Take a difficult ethical situation in your own life — at work, in your family, in your civic life. Notice the temptation to treat it as a Bonhoeffer-level emergency that justifies stepping outside ordinary discipleship. Then ask: have I done the small, ordinary, faithful things first? Have I prayed, confessed, spoken truthfully, sought counsel, used the means available to me? In most lives, that is where the work is.

Key Quotes

When Christ calls a man, he bids him come and die.

dietrich bonhoeffer, The Cost of Discipleship, Chapter 4 'Discipleship and the Cross' (1937)

The followers of Jesus have been called to peace... His disciples keep the peace by choosing to endure suffering themselves rather than inflict it on others.

Before other men the man of free responsibility is justified by necessity, before himself he is acquitted by his conscience, but before God he hopes only for grace.

dietrich bonhoeffer, Ethics, 'History and Good [2]' (written 1940-43, published posthumously)

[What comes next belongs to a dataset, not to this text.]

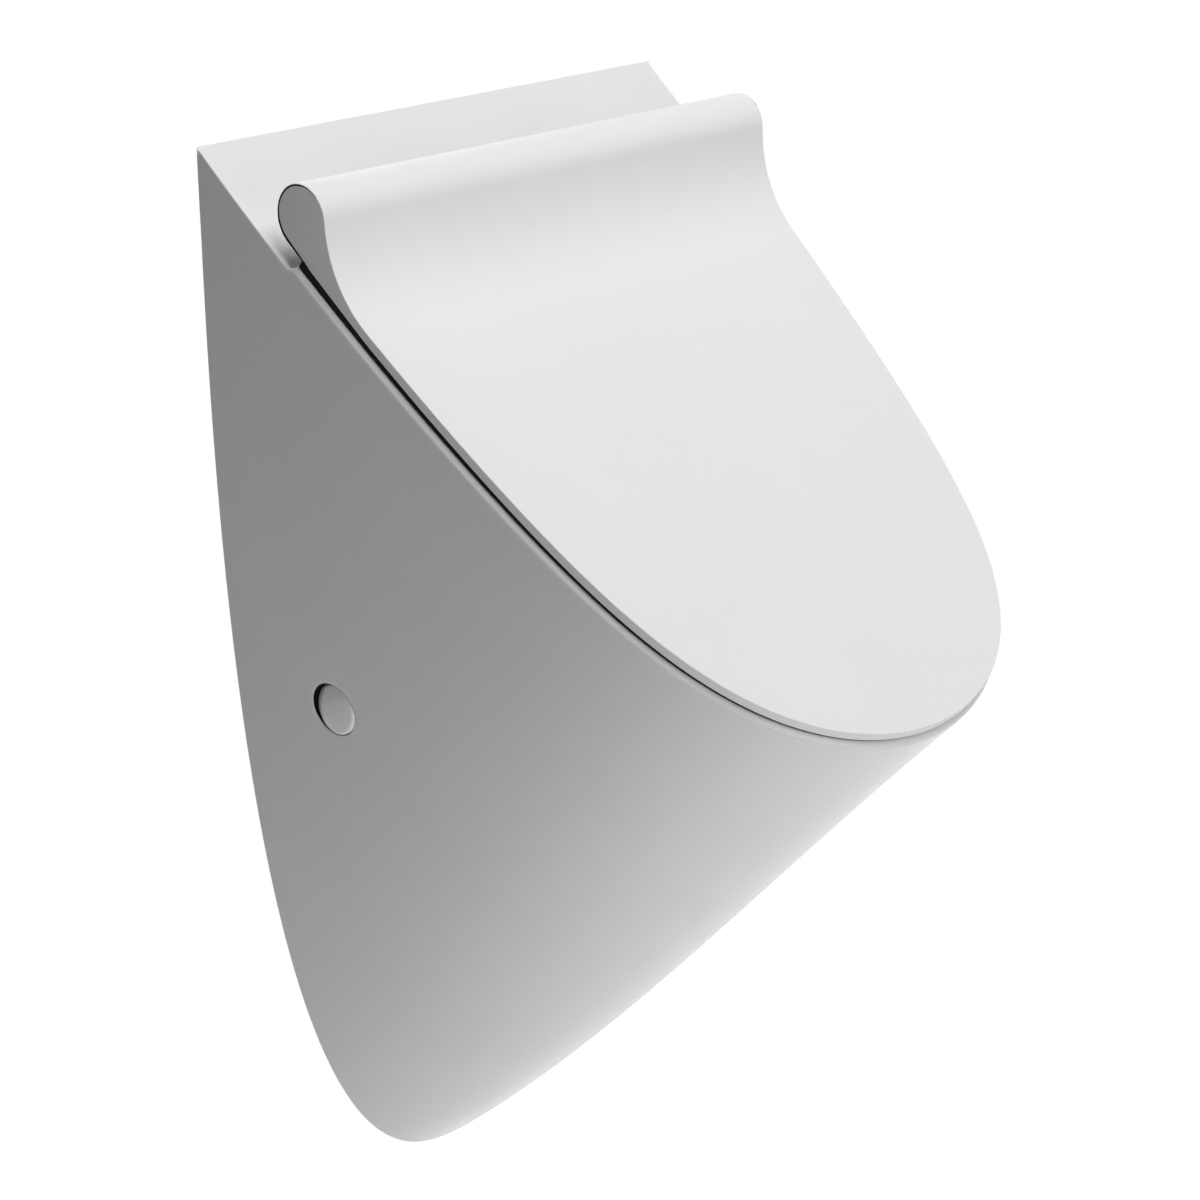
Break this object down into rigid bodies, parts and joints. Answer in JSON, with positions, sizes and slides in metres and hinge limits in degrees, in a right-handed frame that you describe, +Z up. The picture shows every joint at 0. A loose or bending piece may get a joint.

We are not Christ, but if we want to be Christians, we must have some share in Christ's large-heartedness by acting with responsibility and in freedom when the hour of danger comes, and by showing a real sympathy that springs, not from fear, but from the liberating and redeeming love of Christ for all who suffer.

Prayer Focus

Pray for the wisdom to know your own situation truly, and the humility not to mistake your situation for Bonhoeffer's. Ask for grace to act faithfully where you are, not heroically where you are not.

Meditation

Bonhoeffer believed that what he was doing might be sin, and that he had to do it anyway, and trust himself to grace. This is not a model that scales easily. What does it actually look like to act in faith when every option violates something Christ commanded?

Question for Discussion

How do we honor Bonhoeffer's example without 'Bonhoefferizing' our own decisions — without inflating ordinary political disagreements into Hitler-level emergencies that justify almost anything?